I should be honest about the limitations. Sentence embeddings capture semantic similarity in modern multilingual web-text space. They do not capture philosophical fidelity to Nietzsche's conceptual framework. The model learned "meaning" from Wikipedia and Reddit, not from Thus Spoke Zarathustra.

I tested a philosophy-tuned model, fine-tuned on Stanford Encyclopedia triplets. It was better at distinguishing "das Vornehme" (the noble) from "das Gemeine" (the common), concepts central to Nietzsche's aristocratic ethics. But worse at cross-lingual alignment. You cannot optimize for both. The trade-off is real.

So what am I actually measuring? Relative divergence patterns. Where translators cluster and where they scatter. The finding is not which translation is best. It is that interpretive schools exist, that translator fingerprints are real, and that §28's claim about untranslatable tempo shows up in the math.

"Der Wille zur Wahrheit... wer hat uns eigentlich diese Frage gestellt?"
— BGE §1

"The will to truth... who among us has actually posed this question?"

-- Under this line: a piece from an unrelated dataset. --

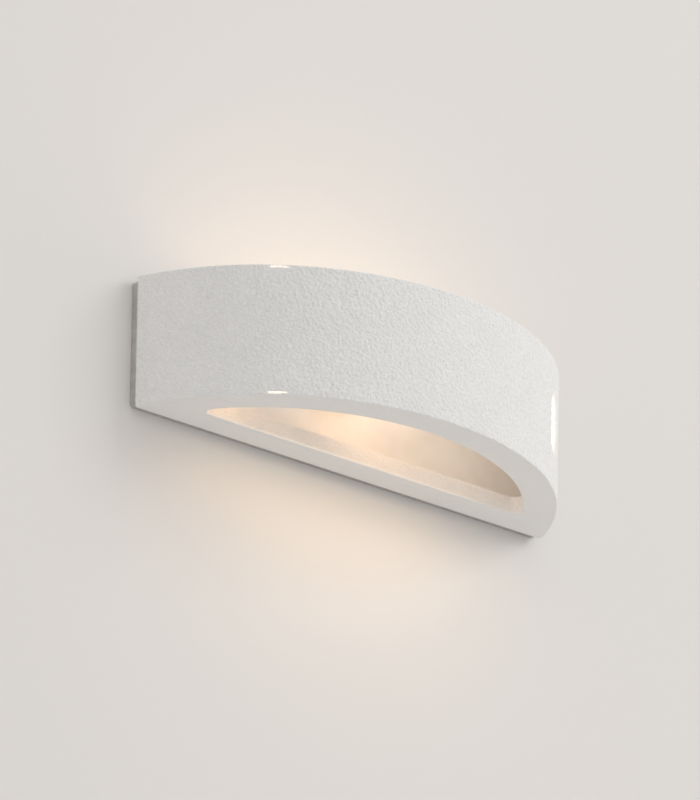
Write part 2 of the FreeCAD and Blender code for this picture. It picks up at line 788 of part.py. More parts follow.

There is something ironic about subjecting Nietzsche to computational analysis. The philosopher who attacked "the faith in opposite values" now has his words projected into a vector space where similarity is a cosine distance. He would probably despise it. Or find it amusing that we keep trying to systematize what resists systematization.

What I Learned

I started this project to see if embeddings could detect translation differences. They can. The more interesting discovery was §28. I did not go looking for it. The variance analysis surfaced it. Nietzsche's meta-commentary about the impossibility of translation emerged as one of the hardest passages to translate consistently.

The man was right. Some things resist translation. The embeddings agree.